こういうことになるのは、おそらく、この手の本を売る方も買う方も、本当にそうだと思っているからである。
他人にどう思われるか、他人にどう思わせるかということが、人生にとっての最重要事であると、疑ったこともないのである。
人生とは、人間とは、他人にどう思われるかということ以外の何ものでもないと。
改めて思うに、これはちょっと凄いことだ。
そういう人生、私には、ある意味で想像を絶するところがある。

なるほど人間には、誰も多少は人目を気にするところがある。
しかし、現代社会は特にこの傾向が顕著なのではなかろうか。
ざっと見渡してみるだけでも、世の中その手のことばかりである。
いやそういう考え方こそが、人々を動かしている原動力のようにも見える。
互いに互いの目を気にしない、いかに自分をよく見せようか。
「十歳若く見せるための」とか、「いい女に見られるための」とか、女性誌ファッション誌なんかは、徹頭徹尾その思想である。

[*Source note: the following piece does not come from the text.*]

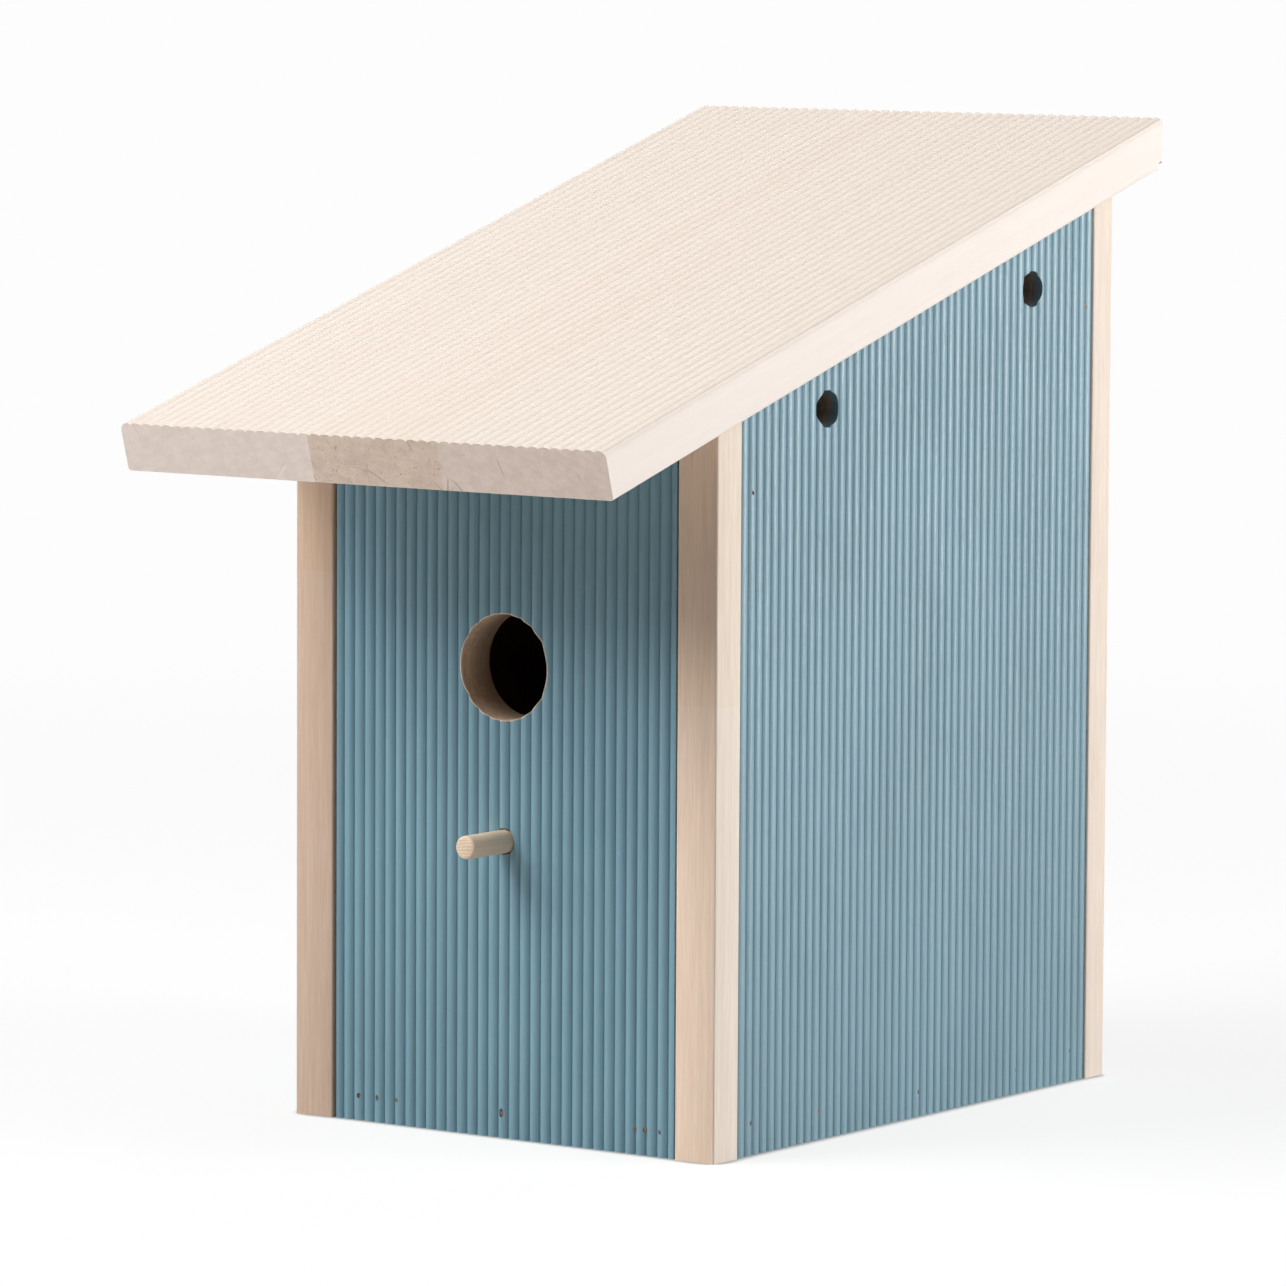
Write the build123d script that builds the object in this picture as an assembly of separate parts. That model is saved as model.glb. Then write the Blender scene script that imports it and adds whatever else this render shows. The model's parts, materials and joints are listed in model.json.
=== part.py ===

今さらながら、「装う」とは、「見せかける」ということなのだった。

でもまあ女性の装いは愛嬌のうちである。
情けないのは、大の男が装う頭のよい「ふり」である。
頭のよいふりをすることよりも、実際に頭がよくなることの方がよいことなのは、明白ではないか。
よくなるための努力の方が、よいことに決まっているではないか。
頭がよいふりをして、頭がよいように思わせて、それで自分自身のいったい何が、「よく」なるというのだろう。